In reality, however, the idea will probably hurt most people, especially folks like those here in Steele County where the county has gone to a single-sort system for recycling. In the current system, consumers can dump all recyclable materials — both plastic and glass bottles, cardboard boxes and even newspapers — in one container, take that container out to the curb and wait for that material to be taken to a place where it will be sorted and recycled.

Under the 10-cent deposit proposal, those of us who buy beverages in containers, which would be most of us, we would have a choice of continuing with the single-sort system, thus giving up our deposit, or getting our deposit back by abandoning the simplicity of the single-sort system and taking our beverage containers to a recycling center. Beyond the inconvenience of the drive, there is the cost of transporting those containers to the center.

And this is supposed to encourage recycling? We think not.

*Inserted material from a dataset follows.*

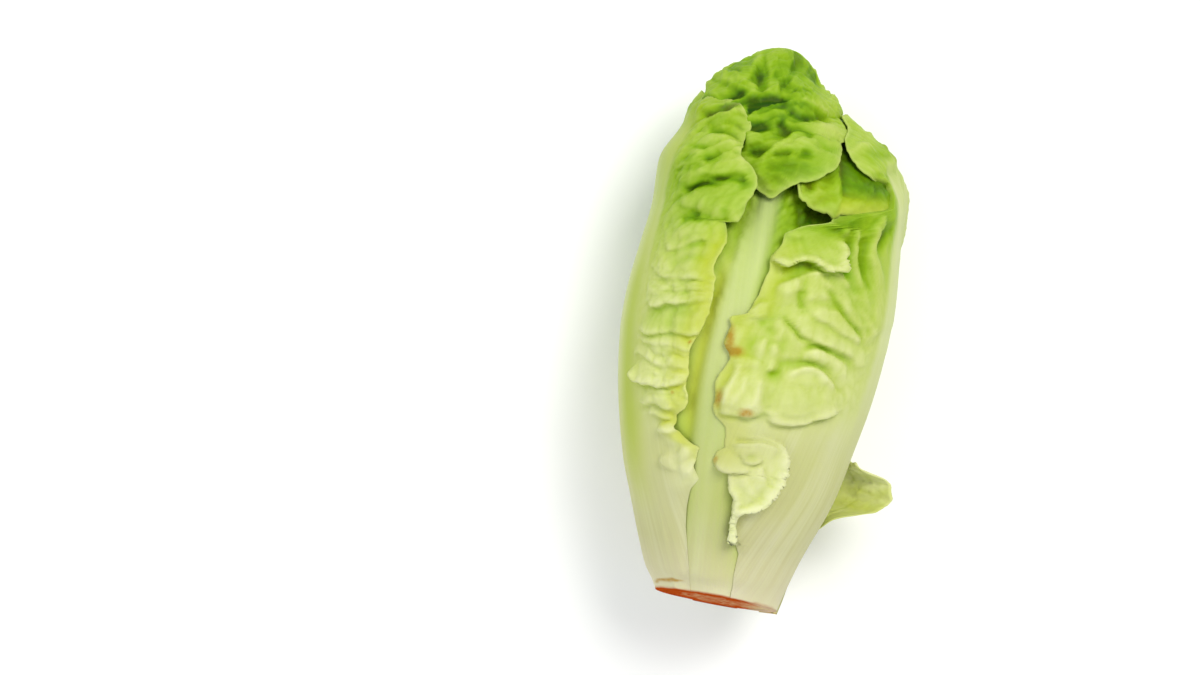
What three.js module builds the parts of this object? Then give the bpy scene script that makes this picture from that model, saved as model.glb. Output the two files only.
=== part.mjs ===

The adage rings true: If it ain’t broke, don’t fix it. And in Steele County, at least the single-sort system not only is unbroken, it’s increased recycling rates. In just over its first year in the county, the single-sort system increased the tonnage of recycled materials by about 50 percent. And officials here estimate that recycling in Steele County likely will decrease if the state goes to a deposit-based system.

If recycling here — and in other counties, we might add — has increased as a result of single-sort, then it seems like a better idea to find a way to implement single-sort across the state than to go to the 10-cent deposit proposal. Better to go with a proven system than to try something that people can’t be certain will work.